If Bringing Up Baby has any weakness, it's but a single and nearly forgivable one: it plows ahead at the speed of a downhill locomotive and when it slows even momentarily – as it does when Susan and David are having dinner with her aunt and a visiting major – the difference in pacing and tone becomes so evident that the laugh-out-loud humor drains from the celluloid. The breakneck antics return for the ending, and when the film fully reclaims its heightened madcap rush, it charmingly crashes to a halt.

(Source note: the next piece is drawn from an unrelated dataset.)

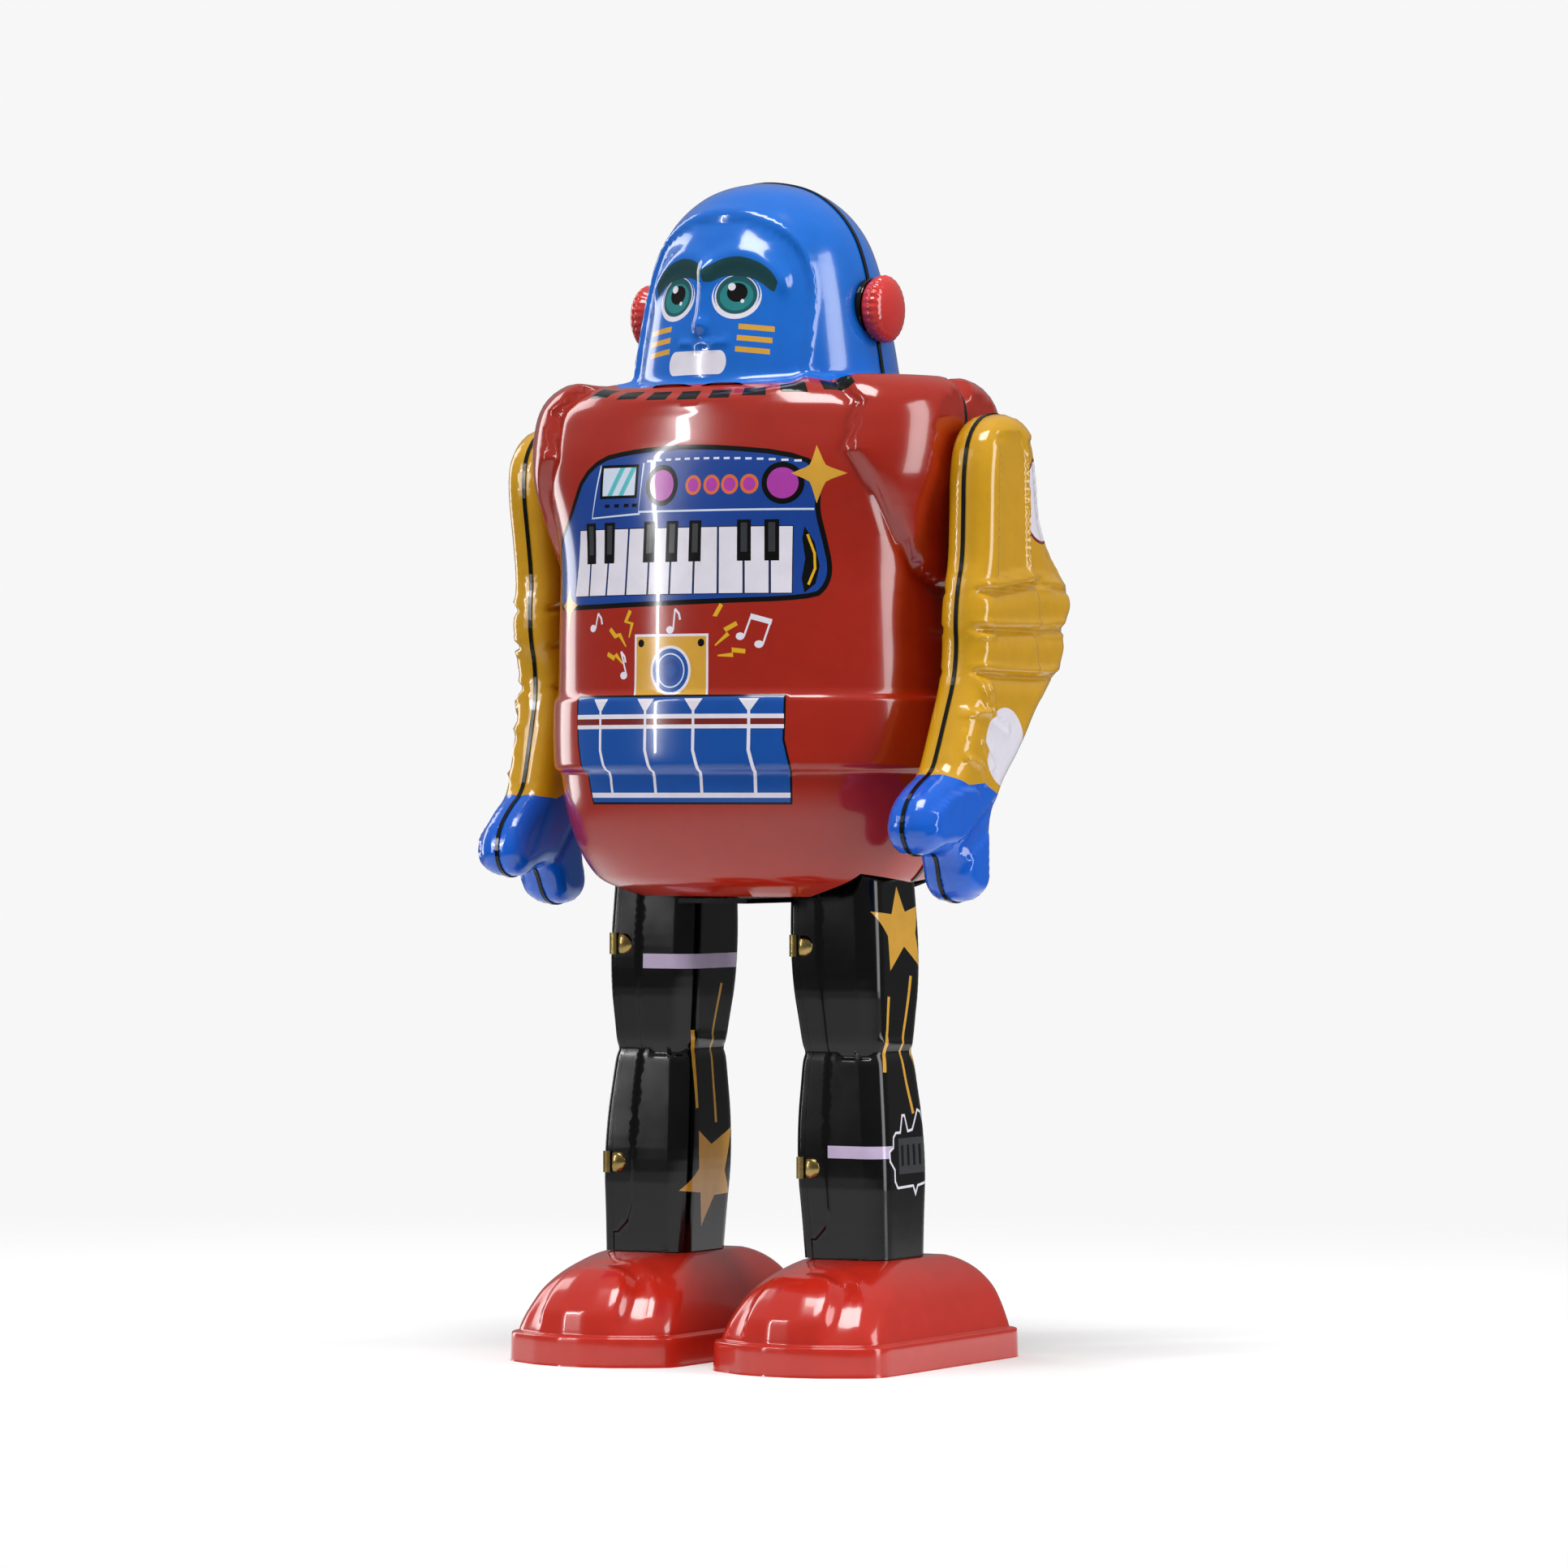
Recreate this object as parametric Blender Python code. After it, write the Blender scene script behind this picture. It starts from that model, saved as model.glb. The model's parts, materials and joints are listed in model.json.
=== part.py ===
"""Wind-up walking tin robot: lithographed body shells, arms, legs, feet and its clockwork motor."""

import math

import bmesh
import bpy
import numpy as np
from mathutils import Matrix

MM = 0.001

# Whole toy. Z is up, the face looks along -Y, and the robot's left side is +X.
AXIS_Y = -8.3  # where the seam plane of the body sits, so that the whole toy is centred on the origin
TIN = 0.5
SEAM_GAP = 0.3
CLEAR = 0.25

# Heights of the axes that things turn on.
SHOULDER_Z = 183.6
EAR_Z = 213.4
KEY_Z = 139.0
CRANK_Z = 121.5
HIP_Z = 103.5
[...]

Was there a more versatile director in Hollywood than Howard Hawks? You could perhaps make an argument for the Warners workhorse Michael Curtiz, but Hawks's work spanned multiple genres, often blazingly. He did the crime film (1932's Scarface), the screwball comedy (this and His Girl Friday), the detective story (The Big Sleep), the historical drama (Sergeant York), the western (Red River, Rio Bravo), the cautionary episode of science fiction (The Thing From Another World), and even the musical (Gentlemen Prefer Blondes). His two screwballs are some of the funniest films I've seen, not only from the 1930s and 1940s but from any decade. Although His Girl Friday might be a slightly superior film overall, there's no denying Bringing Up Baby is among the finest comedies ever produced in Hollywood. If you haven't seen it, do so now – you'll realize they don't make madcap like they used to.